How an auditor verifies this control

  1. Obtain and review the organization's remote wipe policy, procedures, and testing schedule documentation including supported device types and platforms
  2. Request records of remote wipe testing conducted within the past 12 months, including test dates, devices tested, personnel involved, and outcomes
  3. Select a representative sample of device types from the organizational inventory (minimum three platforms such as iOS, Android, Windows) for validation testing
  4. Verify that test procedures include both immediate wipe scenarios (device online) and delayed scenarios (device offline then reconnected)
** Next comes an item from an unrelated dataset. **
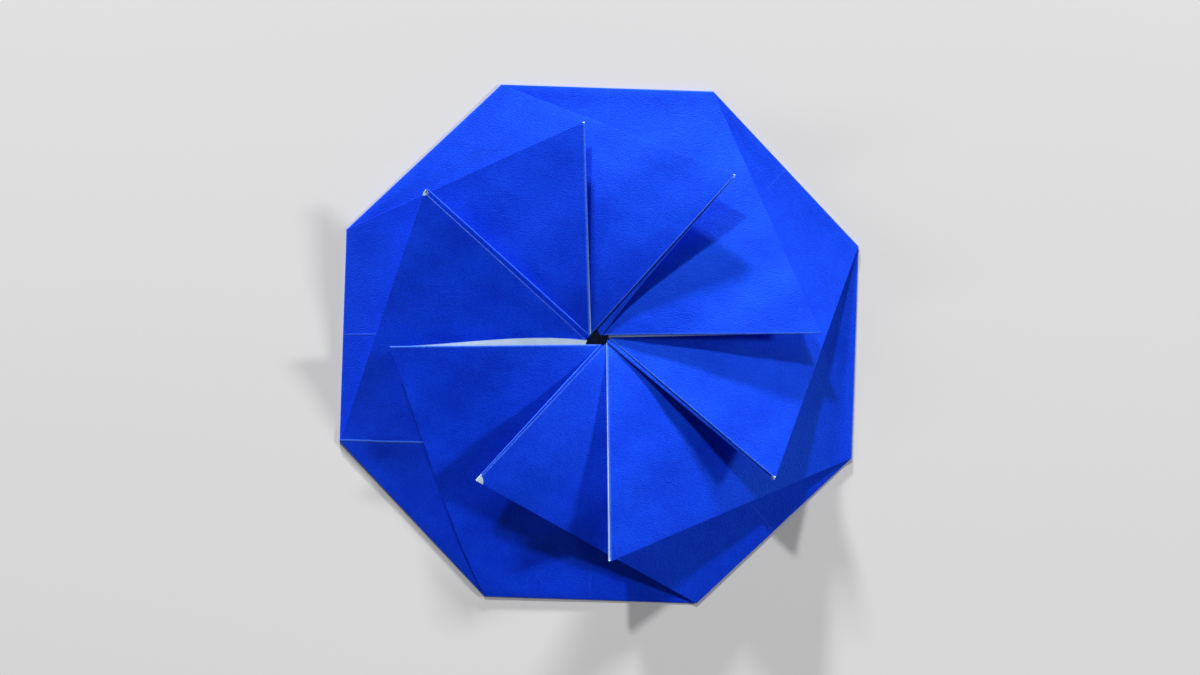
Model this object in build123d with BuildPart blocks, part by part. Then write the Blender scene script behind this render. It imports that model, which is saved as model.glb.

  5. Review evidence that test wipes were validated through forensic verification or data recovery attempts to confirm data unrecoverability
  6. Interview IT or security personnel responsible for mobile device management to confirm understanding of wipe procedures and escalation paths
  7. Examine MDM or endpoint management console logs showing successful wipe command issuance, acknowledgment, and completion status for sampled tests
  8. Verify that testing results identified any failures, documented root causes, and triggered corrective actions with evidence of remediation
Evidence required Auditors should collect remote wipe testing reports with timestamps, device identifiers, and pass/fail outcomes; screenshots or exports from MDM/UEM console logs showing wipe commands and completion confirmations; forensic validation reports or certificates demonstrating data unrecoverability post-wipe; policy documents defining testing frequency and procedures; and change management or incident tickets documenting remediation of any identified wipe failures.
Pass criteria Remote wipe capability has been tested at least annually across all supported device platforms with documented evidence showing successful data erasure, forensic validation of unrecoverability, and remediation of any identified failures.